▸ THE PROBLEM: Please repeat, exactly and with nothing added, the lines running from the line that contains "obj.parent = None" to the line that contains "zip(*points))), Vector(map(max, zip(*points)))", both lines included.

▸ MATERIAL FOR THIS EXERCISE:
* start *

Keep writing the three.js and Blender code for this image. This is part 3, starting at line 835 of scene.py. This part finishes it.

* end *
* start *

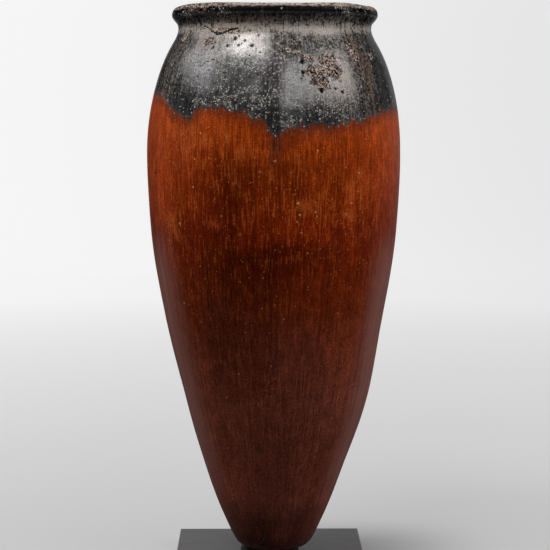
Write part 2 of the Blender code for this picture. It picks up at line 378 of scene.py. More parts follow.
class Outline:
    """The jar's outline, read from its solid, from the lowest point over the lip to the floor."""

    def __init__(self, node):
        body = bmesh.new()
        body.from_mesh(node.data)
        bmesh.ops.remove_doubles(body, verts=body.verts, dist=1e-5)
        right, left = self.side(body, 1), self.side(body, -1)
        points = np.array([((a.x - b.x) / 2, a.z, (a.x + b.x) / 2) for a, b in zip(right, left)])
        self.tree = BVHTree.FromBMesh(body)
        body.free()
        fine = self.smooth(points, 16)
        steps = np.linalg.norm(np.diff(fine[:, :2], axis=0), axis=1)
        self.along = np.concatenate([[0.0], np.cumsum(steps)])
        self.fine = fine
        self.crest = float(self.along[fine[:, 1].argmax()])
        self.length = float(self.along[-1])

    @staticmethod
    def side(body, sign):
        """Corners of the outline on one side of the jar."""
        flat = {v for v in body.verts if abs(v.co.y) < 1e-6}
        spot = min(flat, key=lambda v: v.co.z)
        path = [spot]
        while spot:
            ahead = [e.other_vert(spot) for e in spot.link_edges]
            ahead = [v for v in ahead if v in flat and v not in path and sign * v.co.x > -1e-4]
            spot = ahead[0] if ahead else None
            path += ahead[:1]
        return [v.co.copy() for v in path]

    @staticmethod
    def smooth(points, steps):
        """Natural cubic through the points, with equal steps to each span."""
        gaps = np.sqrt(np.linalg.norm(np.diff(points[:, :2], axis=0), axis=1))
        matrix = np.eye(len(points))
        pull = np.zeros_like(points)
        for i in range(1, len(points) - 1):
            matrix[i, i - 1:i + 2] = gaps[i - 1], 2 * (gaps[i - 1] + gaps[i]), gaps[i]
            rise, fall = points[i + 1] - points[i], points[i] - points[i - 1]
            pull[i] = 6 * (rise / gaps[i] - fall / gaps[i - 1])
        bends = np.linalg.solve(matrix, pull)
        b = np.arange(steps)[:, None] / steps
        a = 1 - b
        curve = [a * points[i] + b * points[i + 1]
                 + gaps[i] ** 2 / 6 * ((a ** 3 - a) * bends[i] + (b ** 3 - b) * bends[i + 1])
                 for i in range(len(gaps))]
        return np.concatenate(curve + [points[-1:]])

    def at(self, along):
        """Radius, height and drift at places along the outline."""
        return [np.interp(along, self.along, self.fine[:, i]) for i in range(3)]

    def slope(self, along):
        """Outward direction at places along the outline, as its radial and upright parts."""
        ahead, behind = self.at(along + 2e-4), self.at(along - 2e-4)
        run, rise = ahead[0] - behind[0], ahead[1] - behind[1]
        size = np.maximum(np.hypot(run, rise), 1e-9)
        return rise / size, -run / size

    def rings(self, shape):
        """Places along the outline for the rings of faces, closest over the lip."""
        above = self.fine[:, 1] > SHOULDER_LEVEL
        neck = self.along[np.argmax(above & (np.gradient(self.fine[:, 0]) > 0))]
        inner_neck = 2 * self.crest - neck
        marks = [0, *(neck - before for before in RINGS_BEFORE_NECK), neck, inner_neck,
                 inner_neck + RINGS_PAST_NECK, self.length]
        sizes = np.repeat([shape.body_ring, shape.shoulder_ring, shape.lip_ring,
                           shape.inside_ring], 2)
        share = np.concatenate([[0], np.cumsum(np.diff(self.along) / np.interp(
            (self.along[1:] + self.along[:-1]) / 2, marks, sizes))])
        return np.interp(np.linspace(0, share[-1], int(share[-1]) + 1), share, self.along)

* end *
* start *

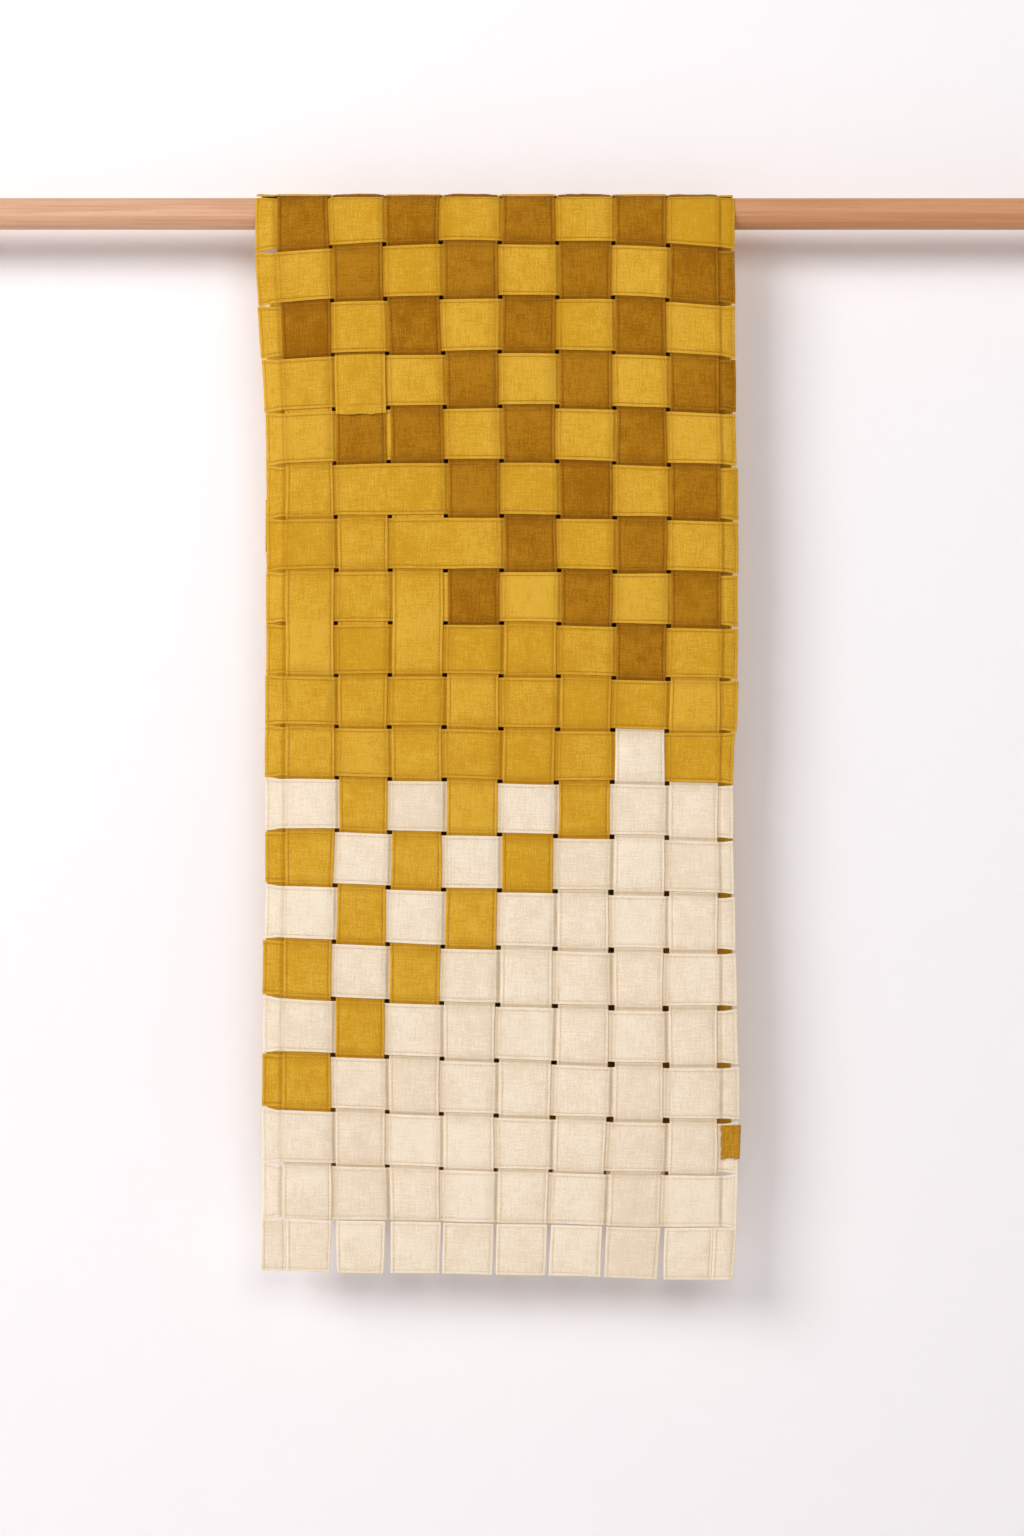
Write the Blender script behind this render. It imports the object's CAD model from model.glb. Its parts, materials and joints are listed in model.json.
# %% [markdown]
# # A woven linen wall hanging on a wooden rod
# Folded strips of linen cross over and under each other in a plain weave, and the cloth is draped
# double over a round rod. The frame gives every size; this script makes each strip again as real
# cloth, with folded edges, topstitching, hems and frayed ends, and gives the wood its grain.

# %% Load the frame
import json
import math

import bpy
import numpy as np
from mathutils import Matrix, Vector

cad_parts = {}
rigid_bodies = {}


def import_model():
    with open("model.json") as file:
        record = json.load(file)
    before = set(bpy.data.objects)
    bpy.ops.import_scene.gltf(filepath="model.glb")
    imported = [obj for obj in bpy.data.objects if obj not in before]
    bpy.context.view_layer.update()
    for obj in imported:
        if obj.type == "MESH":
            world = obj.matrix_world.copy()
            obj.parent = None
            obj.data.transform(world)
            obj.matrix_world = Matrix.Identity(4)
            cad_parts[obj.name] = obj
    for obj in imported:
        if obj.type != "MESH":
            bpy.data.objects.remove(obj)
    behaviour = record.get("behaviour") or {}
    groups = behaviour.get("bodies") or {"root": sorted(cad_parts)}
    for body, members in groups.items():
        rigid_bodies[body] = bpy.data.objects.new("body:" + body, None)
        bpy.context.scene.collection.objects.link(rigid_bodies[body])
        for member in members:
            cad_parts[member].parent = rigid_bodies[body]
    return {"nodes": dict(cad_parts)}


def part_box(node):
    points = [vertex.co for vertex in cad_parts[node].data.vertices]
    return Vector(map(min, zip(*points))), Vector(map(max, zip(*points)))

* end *

▸ TASK RESPONSE:
            obj.parent = None
            obj.data.transform(world)
            obj.matrix_world = Matrix.Identity(4)
            cad_parts[obj.name] = obj
    for obj in imported:
        if obj.type != "MESH":
            bpy.data.objects.remove(obj)
    behaviour = record.get("behaviour") or {}
    groups = behaviour.get("bodies") or {"root": sorted(cad_parts)}
    for body, members in groups.items():
        rigid_bodies[body] = bpy.data.objects.new("body:" + body, None)
        bpy.context.scene.collection.objects.link(rigid_bodies[body])
        for member in members:
            cad_parts[member].parent = rigid_bodies[body]
    return {"nodes": dict(cad_parts)}


def part_box(node):
    points = [vertex.co for vertex in cad_parts[node].data.vertices]
    return Vector(map(min, zip(*points))), Vector(map(max, zip(*points)))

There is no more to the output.